Steel hot-rolled coil prices in the US are likely to bottom at around $500/short ton this year, but then rally to $720/st in Q1 2020 as they ride a global steel boom, Peter Marcus, managing partner at World Steel Dynamics, said Tuesday at the Steel Success Strategies conference 2019.

He also forecast that the world HRC export price, currently at about $500/metric ton FOB, falls to $450-$475/mt in the months ahead "as steel buyers remain spooked by fears that a global trade war will be slowing global growth."


He said that such a reduced global export price for HRC would meet the definition of a "death spiral" because "the global median-cost mill's marginal cost, delivered to the port of export, is about $444/mt."


But as in the US, the world export price is forecast to increase to $600-$700/mt in early 2020.


The situation now, as Marcus explains, has steel prices plummeting in home and export markets.


"There's a chill in the marketplace as steel buyers are sitting on their hands and not placing orders," he added.

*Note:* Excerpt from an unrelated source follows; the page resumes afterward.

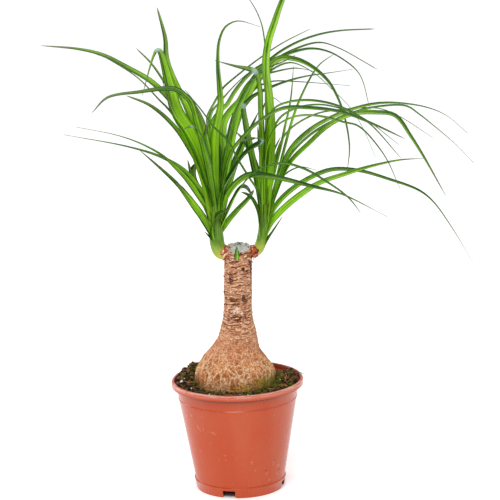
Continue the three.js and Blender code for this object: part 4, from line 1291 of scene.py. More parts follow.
def collar_material(name, first, second, third):
    """Reddish skin with paler papery streaks."""
    material, tree, shader = new_surface(name, 0.6, Specular_IOR_Level=0.25)
    place = object_place(tree)
    streaks = clouds(tree, stretched(tree, place, (380, 380, 700)), 1, 4, 0.6)
    base = blend(tree, limits(tree, streaks, 0.4, 0.62), first, second)
    base = blend(tree, limits(tree, clouds(tree, place, 330, 4), 0.54, 0.62, 0, 0.9), base, third)
    base = blend(tree, limits(tree, clouds(tree, place, 260, 3), 0.47, 0.4, 0, 0.95), base,
                 tuple(settings("palm_trunk").crack))
    tree.links.new(base, shader.inputs["Base Color"])
    raise_bumps(tree, shader, streaks, 0.5, 0.0006)
    return material


# Leaves

# Each leaf: its width as seen from the front, how early it narrows (0.3 only near its tip, 1.5 from its root
# on), how far back its tip leans (forwards where negative), an extra bow of its middle in the same sense, its
# tone from 0, dark, to 1, bright, which holds painted shade for leaves that lie in shadow as well as each
# leaf's own colour, and the points (x, z) of its middle line from root to tip, as seen against the upright
# plane through the trunk. All sizes are millimetres.
LEFT_LEAVES = [
    (5.2, 0.6, 30, 0, 0.5, [(-15, 246), (-18, 275), (-24, 300), (-33, 325), (-45, 349), (-66, 373.5),
     (-90, 389), (-110, 400), (-130, 405.5), (-163, 409.5)]),
    (3.2, 0.6, -15, 0, 0.3, [(-16, 246), (-20, 275), (-31, 308), (-41, 331.5), (-47.3, 341), (-54, 350.5),
     (-61, 358), (-80, 379), (-112, 400.5)]),
    (8, 0.7, -35, 0, 0.15, [(-15, 246), (-19, 285), (-24, 315), (-29.5, 340), (-33.5, 355), (-38.4, 361),
     (-43, 365.3), (-50, 368), (-60, 368), (-77.5, 366), (-107, 361.7), (-121, 348.7)]),
    (4.5, 0.45, -5, 0, 0.4, [(-15, 244), (-21.5, 280), (-29.5, 301), (-37.5, 316), (-45, 329), (-52.5, 338.5),
     (-61.5, 347.5), (-71.5, 355), (-90, 363)]),
    (5, 0.5, 25, 0, 0.6, [(-15, 246), (-22, 300), (-35, 345), (-53, 392), (-54, 413), (-60, 440)]),
    (13.5, 0.85, -10, 0, 0.85, [(-15, 242), (-21, 281), (-29.5, 311), (-37, 331), (-42.4, 340), (-47, 350),
     (-49.5, 360), (-51, 369), (-53, 378), (-54.7, 386), (-56.4, 393), (-58.5, 400), (-61, 403), (-64.5, 398),
     (-76, 363)]),
    (4, 0.8, -14, 0, 0.95, [(-15, 242), (-22, 283), (-31, 314), (-40.5, 333), (-46.8, 342), (-50.5, 350),
     (-53.7, 359), (-56, 368), (-58.5, 378)]),
    (1.8, 0.3, 45, 0, 0.3, [(-15, 246), (-22, 290), (-33, 325), (-45, 355), (-57, 375.5), (-67, 391),
     (-79.5, 404.5)]),
    (7, 0.6, 15, 0, 0.2, [(-14, 245), (-16, 280), (-20.5, 312), (-23.4, 328.5), (-24.8, 336), (-27.3, 344),
     (-30, 351), (-34, 360)]),
    (4.5, 0.8, -50, 0, 0.3, [(-14, 246), (-17, 290), (-21, 314), (-26, 328), (-33, 334), (-41, 331.5)]),
    (7.5, 1.2, -20, 0, 0.5, [(-14, 236), (-19.5, 254), (-24.5, 264), (-29.5, 271.5), (-34.5, 279),
     (-39.6, 286.4), (-44.4, 292.2), (-49.9, 298.1), (-55.4, 304), (-63, 310.5), (-80.5, 320.5), (-100, 328),
     (-136, 336.5)]),
    (4.5, 1, 25, 0, 0.4, [(-14, 240), (-20, 262), (-30, 280), (-42, 295), (-61.5, 307.3), (-90.5, 317.4),
     (-147, 329.9)]),
    (11.5, 0.8, -25, 0, 0.5, [(-15, 230), (-19, 237), (-23.5, 245), (-28.5, 253.5), (-33.5, 261),
     (-38, 267.8), (-41.5, 272.8), (-44.3, 276.8), (-46.3, 279.6), (-47.6, 281.4), (-48.4, 282.5),
     (-49, 283.3)]),
    (7, 0.8, -40, 0, 0.1, [(-15, 230), (-20, 238), (-27, 250.5), (-37.5, 267), (-47.3, 281), (-62, 296.5),
     (-81, 314.5)]),
    (10.5, 1.1, -10, 0, 0.7, [(-13.5, 250), (-13.6, 285), (-13, 317), (-12, 328), (-9, 341), (-6.9, 350),
     (-6.6, 357), (-7, 365), (-7.6, 374), (-8.2, 384), (-8, 396), (-6.5, 409), (-0.8, 421), (10, 426),
     (30, 420.3)]),
    (1.3, 0.4, 60, 0, 0.2, [(-13, 248), (-15, 290), (-19, 330), (-19.1, 342), (-17.3, 346.5), (-13.8, 352.5),
     (-11.2, 357), (-4.5, 367.3), (3.5, 374.3), (26.6, 391.4), (48, 405), (73, 417)]),
    (6.5, 0.6, 15, 0, 0.2, [(-15, 238), (-19.5, 260), (-24.6, 269), (-29.5, 275.5), (-32.7, 281.8),
     (-34.4, 288.4), (-34, 293.6), (-33, 296.6), (-32.2, 298.6), (-31.5, 300)]),
    (8.5, 0.8, -30, 0, 0.05, [(-12, 250), (-10.2, 272), (0.8, 292), (11.7, 307), (22, 315), (29, 318.5),
     (24, 321.5), (8, 319)]),
    (9, 0.7, -16, 0, 0.3, [(-15, 228), (-18, 238), (-17.5, 247), (-13, 253.5), (-3.5, 257)]),
    (1.5, 0.8, 80, 0, 0.2, [(-13, 246), (-16, 300), (-18, 335), (-15.1, 346.4), (-10.5, 352), (-3.7, 359.4),
     (3.3, 366.8), (14, 376.8), (36, 392)]),
    (5, 0.5, -70, -12, 0.35, [(-11, 250), (-8, 275), (0, 307), (10.6, 321.6), (28.4, 337.5), (48, 347.5),
     (73, 347.2), (100, 342.6), (127, 331.4), (155, 317.3)]),
    (8, 1.2, -75, -22, 0.4, [(-12, 246), (-3.9, 270), (6.1, 282.8), (17.5, 288.5), (40, 285.6), (71.4, 276.9),
     (98.4, 268.8), (138.7, 247)]),
    (2, 0.6, -100, -18, 0.15, [(-11, 246), (0.7, 266), (11.6, 282), (24, 292.8), (46, 298.3), (65.6, 292.7),
     (85, 280.6), (103.8, 266), (115, 251.3)]),
    (4, 0.3, 16, 4, 0.75, [(-12, 236), (-3.5, 248), (5.5, 258), (15, 267.5), (20, 275)]),
    (3, 0.25, 70, 10, 0.5, [(-13, 250), (-15, 290), (-17, 318), (-16.3, 333), (-13, 340.5), (-8, 346.5),
     (-1.4, 352.5), (1.5, 357), (4.9, 362.5), (9, 368), (14.1, 374), (23, 382), (37, 389.5), (49.5, 394.5),
     (71.5, 399.8), (87, 397.5), (101.7, 389.6), (116.3, 375.7), (125, 344)]),
    (6.3, 0.45, 50, 8, 0.7, [(-12.5, 250), (-6, 285), (-1, 308), (2.3, 325), (5.2, 337), (9, 347.5),
     (13.1, 353.5), (18.6, 363), (25, 374), (34, 382.5), (46, 391.8), (59.5, 391), (73, 384.8), (88.5, 370.3),
     (98.3, 350.8), (103.5, 332), (106, 310), (104, 292)]),
    (1.8, 0.8, 95, 14, 0.3, [(-13, 250), (-2, 300), (8, 335), (20, 362), (36, 380), (55, 388), (75, 379),
     (91, 364), (107, 347), (117, 330.5), (129, 301.5)]),
    (2, 0.15, 85, 8, 0.3, [(-13, 250), (-6, 300), (3, 340), (14, 363), (24, 378), (41, 394), (60, 405),
     (80, 411.8), (99.5, 414.8), (130, 415.5)]),
    (1.5, 0.1, 110, 16, 0.25, [(-13, 250), (-5, 300), (6, 340), (20, 368), (38, 388), (61.5, 400.5),
     (81.5, 405), (97.5, 400), (131.5, 380)]),
    (6.5, 0.9, 40, 12, 0.9, [(-12, 250), (-10.3, 285), (-7.5, 300), (-6.3, 315), (-6.2, 325), (-5, 335.5),
     (-1, 343.5), (5, 350.5), (9.6, 355.5), (12.5, 361), (15.5, 366.5), (20.6, 373), (28, 377.5),
     (37.5, 379.5), (60, 383), (75, 380)]),
    (1.8, 0.8, 60, 30, 0.35, [(-12, 250), (-4, 305), (8, 340), (22, 364), (37, 371.5), (60.5, 371), (81, 369),
     (108, 366)]),
    (3.5, 0.6, -8, 0, 0.1, [(-12, 222), (-18.5, 230.5), (-25, 238)]),
    (6, 0.8, 45, 8, 0.4, [(-12, 246), (-5, 275), (4, 300), (12, 318), (19, 331), (26, 345)]),
    (8, 0.8, 75, 0, 0.4, [(-15, 244), (-20, 275), (-27, 305), (-37, 335), (-50, 358)]),
    (7, 0.7, -25, 0, 0.45, [(-12, 240), (-5, 255), (0, 265), (5, 274), (10, 278.5), (14, 277), (18, 270)]),
    (1.5, 0.6, 0, 0, 0.05, [(-15, 246), (-20, 290), (-26, 320), (-29.3, 332.5), (-31, 339), (-32.6, 347),
     (-33.2, 353)]),
    (1.3, 0.5, 20, 0, 0.1, [(-13, 250), (-4, 310), (8, 350), (22, 373), (37, 384.5), (48, 388.5),
     (60, 394.5)]),
    (3.5, 0.6, 12, 0, 0.0, [(-14.5, 246), (-18, 268), (-21.5, 290), (-23, 310), (-22, 325), (-19, 338)]),
    (3, 0.6, 8, 0, 0.05, [(-12, 246), (-11, 268), (-9, 290), (-8.5, 308), (-10, 322)]),
    (4, 0.6, 14, 0, 0.0, [(-15.5, 240), (-22, 258), (-29, 276), (-35, 290), (-38, 304)]),
]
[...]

But World Steel Dynamics is expecting a major change in psychology "from apprehension to ebullience, if and when, President Trump signs a new trade pact with China."


Marcus also sees US ferrous scrap participating in an early-2020 boom. Shredded delivered to US mills, now at $266/long ton (based on the latest S&P Global Platts assessment), could bottom at about $235/lt "but then rally to $390/lt" in Q1 2020.


He said steel scrap currently "is about $80/mt undervalued relative to the prices for iron ore and coking coal when adjusting for usage in the blast furnace."